In one race, delegates voted to endorse challenger Scott Schmerelson--a registered Republican and former leader in the Association of California School Administrators--against incumbent Tamar Galatzan, who is a favorite of the charter school industry and corporate school "reformers" who brought us John Deasy.

Then, the House also voted to endorse incumbent Richard Vladovic, whose record of gaining support from corporate interests and voting against UTLA is comparable to Galatzan's--on the basis of the argument that his opponent, Lydia Gutierrez, is a Republican!

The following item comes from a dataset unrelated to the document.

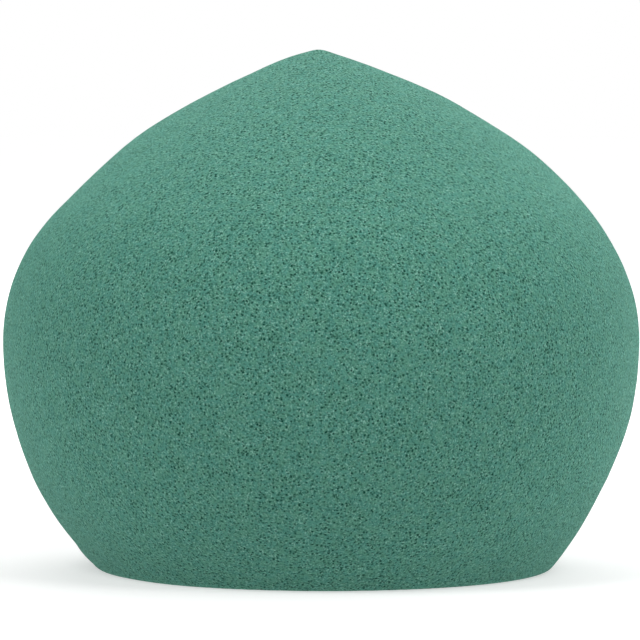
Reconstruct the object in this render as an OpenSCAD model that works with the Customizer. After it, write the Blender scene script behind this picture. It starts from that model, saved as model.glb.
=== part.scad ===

Even more worrisome was the House's vote to divert $400,000 from UTLA's crisis/strike fund for spending on these races. The delegates who raised this motion explicitly pitched it as a way to avoid a strike, based on the flawed assumption that a "friendly" school board majority will shift the balance of forces and deliver us a fair contract.

This approach isn't consistent with UTLA's "strike readiness" strategy. Now, at the very time that we need to show LAUSD that we really can and will strike for our demands, UTLA will be expected to devote major financial resources toward electing school board candidates, which can only come at the expense of organizing at our school sites.

At the least, Caputo-Pearl and most members of the Union Power caucus, which won a landslide victory in last year's union elections, failed to challenge this wrong direction. That's unfortunate--the caucus won with a militant platform that was consciously modeled on lessons from the Chicago Teachers Union's successful 2012 strike. The new leadership understands the extensive organizing groundwork that was necessary for the strike in Chicago, both before and after reformers took office.

After years of demoralizing defeats, concessions and paralysis under past UTLA administrations, we need to devote all the resources we can muster towards building our collective power to fight back against LAUSD--up to and including strike action.